* [Data segment]

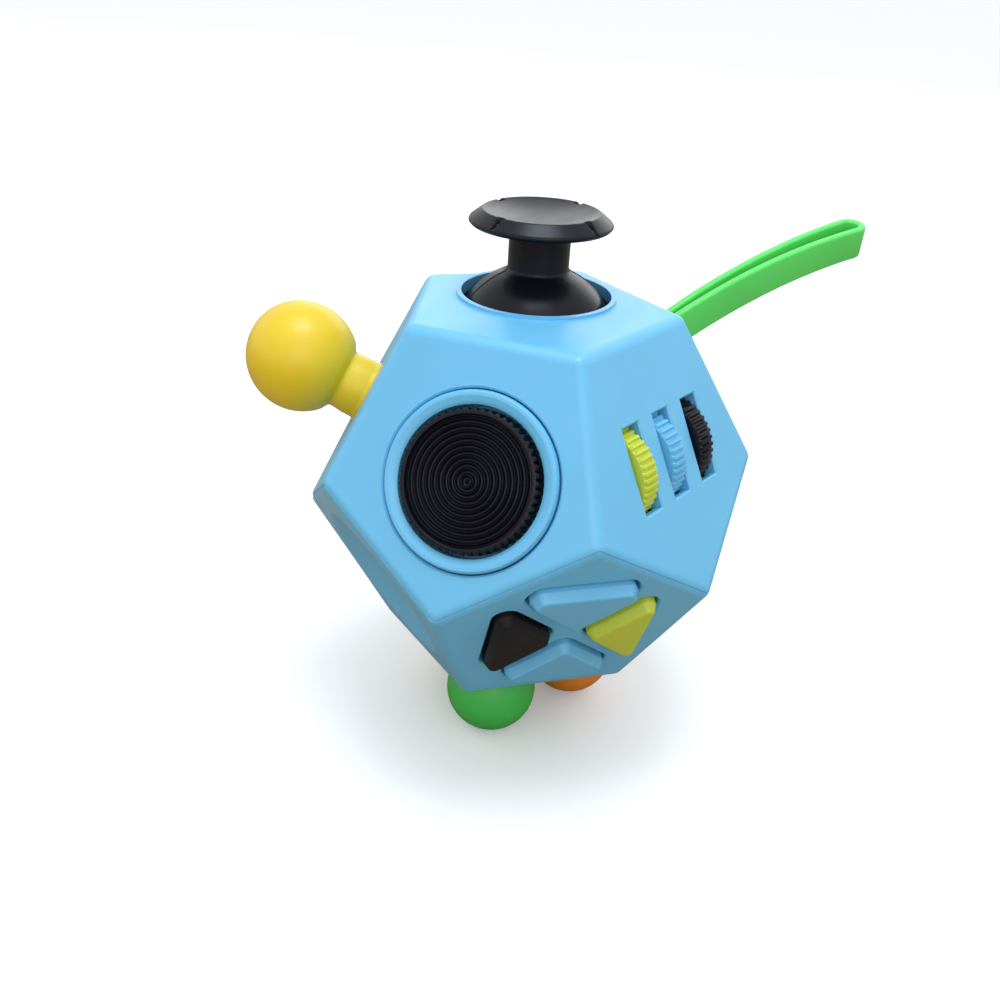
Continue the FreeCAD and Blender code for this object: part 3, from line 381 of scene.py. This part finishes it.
def dome_line(radius, z, angle):
    """Raises the fine mould line over the outside of the dome."""
    size = math.hypot(radius, z)
    if radius < POST_R + 0.05 or size < DOME_R - 0.3:
        return radius, z
    one_step = math.pi / JOYSTICK_STEPS * 1.01
    raised = DOME_LINE_H if off_plane(angle, DOME_LINE_AT) < one_step else 0.0
    return radius * (1 + raised / size), z * (1 + raised / size)


def make_dome(place):
    dome_top = math.degrees(math.acos((POST_R + POST_FLARE) / DOME_R))
    outer = arc(0, 0, DOME_R, dome_top, DOME_SKIRT, 40)
    inner = arc(0, 0, DOME_R - DOME_WALL, DOME_SKIRT, DOME_ROOF, 20)
    ball = arc(0, 0, PIVOT_BALL_R, 55, -90, 16)
    foot_z = outer[0][1]
    post = soften([(PEG_R, PEG_TOP_Z), (PEG_R, CAP_UNDER_Z), (POST_R, CAP_UNDER_Z), (POST_R, foot_z + 0.5),
                   (POST_R + POST_FLARE, foot_z)], [0, 0, 0, POST_FILLET, 0], 8)
    stem = [(STEM_R, STEM_TOP_Z), (STEM_R, STEM_END_Z)]
    profile = [(0, PEG_TOP_Z)] + post[:-1] + outer + inner + stem + ball
    dome = lathe("joystick_dome_finish", profile, place, JOYSTICK_STEPS, dome_line)
    finish_piece(dome, "black_gloss", "joystick", "joystick_dome")


def notched(radius, z, angle):
    """Cuts the notches into the cap's slope, from the dish's edge nearly to the rim."""
    if z < RIM_Z or not DISH_R - 0.5 < radius < CAP_R - 0.1:
        return radius, z
    along = (radius - DISH_R + 0.5) / (CAP_R - DISH_R + 0.4)
    taper = 1 - NOTCH_TAPER * along
    half_width = NOTCH_HALF_W * taper
    for i in range(NOTCHES):
        away = angle - NOTCH_FIRST - math.tau * i / NOTCHES
        across = abs(radius * math.sin(away))
        if across < half_width and math.cos(away) > 0:
            return radius, z - NOTCH_DEPTH * taper * min(1, 2 - 2 * across / half_width)
    return radius, z


def make_cap(place):
    dish = []
    for i in range(1, DISH_STEPS + 1):
        r = (DISH_R - DISH_EDGE) * (1 - i / DISH_STEPS)
        dish.append((r, CAP_TOP_Z - DISH_DROP + DISH_SPHERE_R - math.sqrt(DISH_SPHERE_R ** 2 - r * r)))
    low_r = CAP_R - CAP_EDGE
    low_z = RIM_Z + 0.35
    slope = []
    for i in range(SLOPE_STEPS):
        t = i / SLOPE_STEPS
        slope.append((low_r + (DISH_R + CREST_W - low_r) * t, low_z + (CAP_TOP_Z - low_z) * t))
    side = soften([(POST_R, CAP_UNDER_Z), (CAP_HUB_R, CAP_UNDER_Z + 0.2), (CAP_R - 0.35, RIM_Z - 0.4),
                   (CAP_R, RIM_Z - 0.05), (CAP_R - 0.02, RIM_Z + 0.15)], [0, 1.0, 0.2, 0.2, 0], 4)
    crest = soften([slope[-1], (DISH_R + 0.15, CAP_TOP_Z), (DISH_R - 0.1, CAP_TOP_Z), dish[0]], 0.12, 4)
    profile = [(0, CAP_UNDER_Z)] + side + slope[:-1] + crest[:-1] + dish
    cap = lathe("joystick_cap_finish", profile, place, JOYSTICK_STEPS, notched, smooth=30)
    finish_piece(cap, "black_gloss", "joystick", "joystick_cap")


def make_joystick():
    place = face_frame("T", at=JOINTS["joystick_fore_tilt"]["pos_m"])
    make_dome(place)
    make_cap(place)


# --- dial -------------------------------------------------------------------------------------------
DIAL_R = 9.15
DIAL_TOP = 1.15
DIAL_UNDER = -2.1
DIAL_TEETH = 54
DIAL_TOOTH = 0.45
DIAL_TOOTH_STEPS = 10
DIAL_ROOT_R = DIAL_R - DIAL_TOOTH
DIAL_RIDGES = 10
DIAL_RIDGE_STEPS = 10
DIAL_PITCH = 0.77
DIAL_GROOVE = 0.48
TOOTH_HOLLOW = 1.3                 # above 1, the teeth's flanks are hollow
RIDGE_HOLLOW = 1.9                 # above 1, the ridges are narrower than the grooves

BEZEL_R = 11.35
BEZEL_TOP = 0.55
BEZEL_FLANGE_R = 12.15
BEZEL_FLANGE_TOP = -2.0
BEZEL_UNDER = -3.6
BEZEL_BORE_R = 2.05
WELL_R = 9.5
WELL_FLOOR = -2.4


def toothed(radius, z, angle):
    """Cuts the dial's teeth into whatever is outside their roots."""
    if radius <= DIAL_ROOT_R:
        return radius, z
    turn = (angle * DIAL_TEETH / math.tau) % 1.0
    tooth = abs(2 * turn - 1) ** TOOTH_HOLLOW
    return radius - (radius - DIAL_ROOT_R) * tooth, z


def dial_face():
    """The ridged face, from its outermost groove to the middle."""
    outermost = (DIAL_RIDGES + 0.5) * DIAL_PITCH
    face = []
    for i in range(DIAL_RIDGES * DIAL_RIDGE_STEPS + DIAL_RIDGE_STEPS // 2):
        r = outermost - i * DIAL_PITCH / DIAL_RIDGE_STEPS
        crest = (0.5 + 0.5 * math.cos(math.tau * r / DIAL_PITCH)) ** RIDGE_HOLLOW
        face.append((r, DIAL_TOP - DIAL_GROOVE * (1 - crest)))
    return face + [(0, DIAL_TOP)]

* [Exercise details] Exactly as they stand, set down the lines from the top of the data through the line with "return radius *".

* [Expected answer]
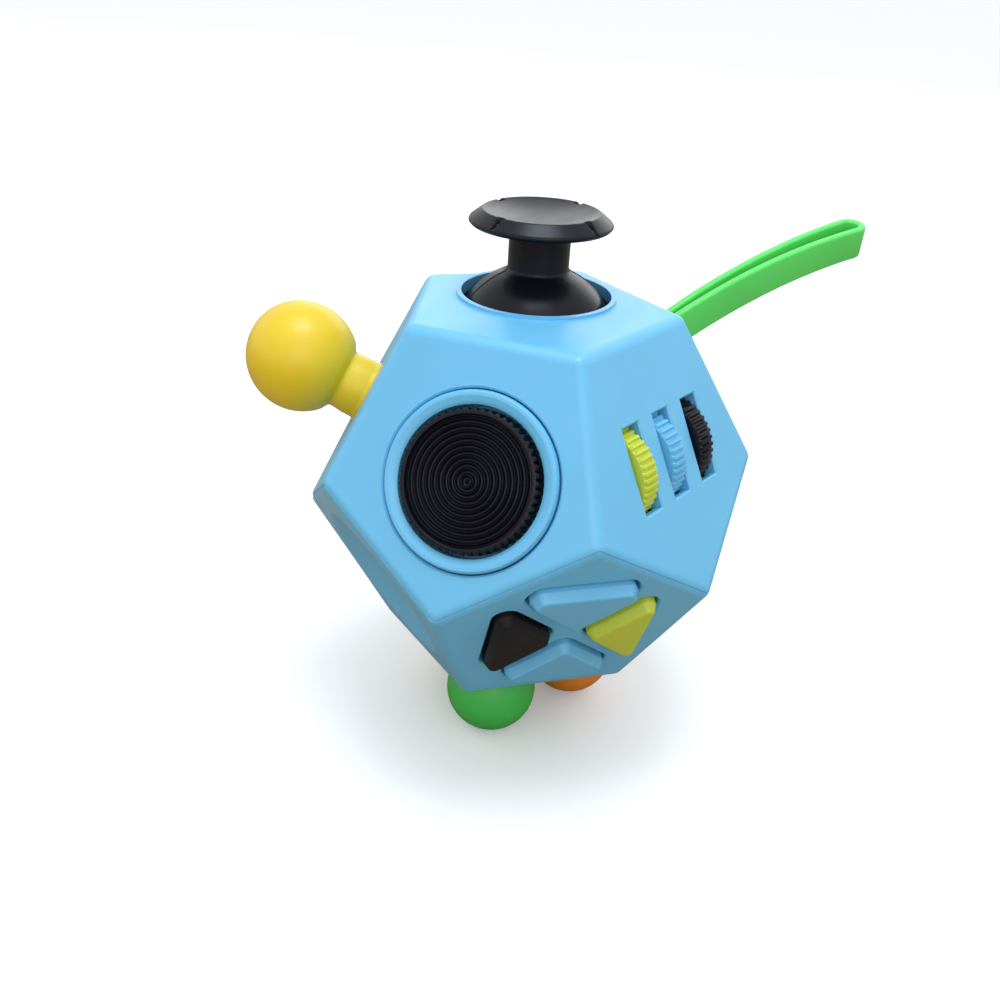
Continue the FreeCAD and Blender code for this object: part 3, from line 381 of scene.py. This part finishes it.
def dome_line(radius, z, angle):
    """Raises the fine mould line over the outside of the dome."""
    size = math.hypot(radius, z)
    if radius < POST_R + 0.05 or size < DOME_R - 0.3:
        return radius, z
    one_step = math.pi / JOYSTICK_STEPS * 1.01
    raised = DOME_LINE_H if off_plane(angle, DOME_LINE_AT) < one_step else 0.0
    return radius * (1 + raised / size), z * (1 + raised / size)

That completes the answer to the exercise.